Après cette présentation théorique fort dense, suivie d’un texte de Gérard Deledalle, « Du possible à l’existant par le discours », qui donne quelques précisions terminologiques sur la trichotomie peircienne « icône – indice – symbole », le lecteur pourra se rendre compte de l’efficacité des concepts proposés dans l’analyse de cas concrets. Ainsi, Pierre Delion en montre l’intérêt dans l’étude du processus de la sémiose chez le bébé et dans la pratique psychiatrique à l’égard des enfants. Francesca Caruana établit un parallélisme entre la pratique clinique et artistique. Tout en reconnaissant que le musement selon Peirce est « une sorte de totalité première de notre mode d’être au monde », elle insiste cependant sur l’aspect de secondéité qui intervient dans le musement, au moment précis où nous réalisons que nous avons musé, et elle décrit le processus de création artistique comme une rupture dans le musement de l’artiste, qui produit la solidification d’une image vague.

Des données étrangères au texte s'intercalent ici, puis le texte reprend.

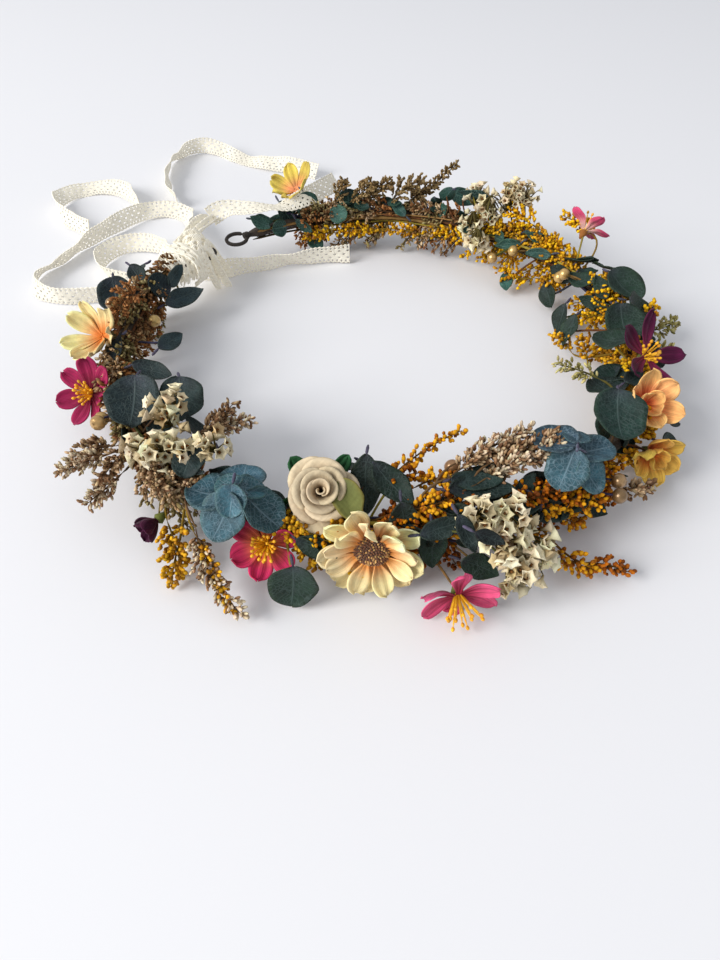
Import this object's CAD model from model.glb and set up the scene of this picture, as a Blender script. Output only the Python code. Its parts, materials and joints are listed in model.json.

Le concept de musement apparaît essentiel tout au long du dossier. On le retrouve dans la belle étude que Bertrand Gervais consacre à L’Attente l’oubli de Maurice Blanchot, en mettant en évidence la figure du labyrinthe comme lieu de l’oubli, non pas d’une amnésie complète, mais d’une pensée désordonnée, du musement, « qui n’est pas absence de mémoire, mais errance ». L’expérience du musement est comparée à l’avancée dans un labyrinthe. Pour sortir du labyrinthe, il faut un couple lié par un fil, comme Thésée et Ariane : l’oubli et le rappel, ou le musement et sa transcription. Un tel couple est mis en scène dans le texte de Blanchot : une femme qui muse et un homme qui transcrit. Dans un premier temps, la transcription, trop fidèle aux mots prononcés, échoue. Pour capter le musement, le scribe doit apprendre à écouter autrement, avec une attention flottante, détachée du fil du temps, « ouverte sur une attente qui n’est plus attente de rien », qui est elle-même de l’ordre du musement.

C’est encore du musement qu’il est question sous la plume de Alain Freixe, dans son approche de la lecture littéraire. Le dossier se clôt avec un document : la transcription d’un exposé oral de Jean Oury, intitulé « Introduction au pragmatisme en psychiatrie », et il est illustré de dessins de Paul Lussier (1997) qui ont pour titre « Détails. Aspects de la vie et de la mort de saint Sébastien racontés par le détail ».

Ce dossier permet au lecteur de prendre connaissance d’un ensemble conceptuel riche, à la fois cohérent et souple, qui découle de Peirce, comme l’indique le titre, et qui met effectivement en rapport la poésie et la clinique, comme l’annonce le sous-titre.

Ajoutons, pour terminer, que cette intéressante livraison de Protée contient également deux articles hors dossier, qui se situent dans l’orientation de la sémiotique de l’école de Paris : « Pour une définition sémiotique du discours humoristique », de Christian Morin, et « Le monde de la mouche », de Anne Beyaert.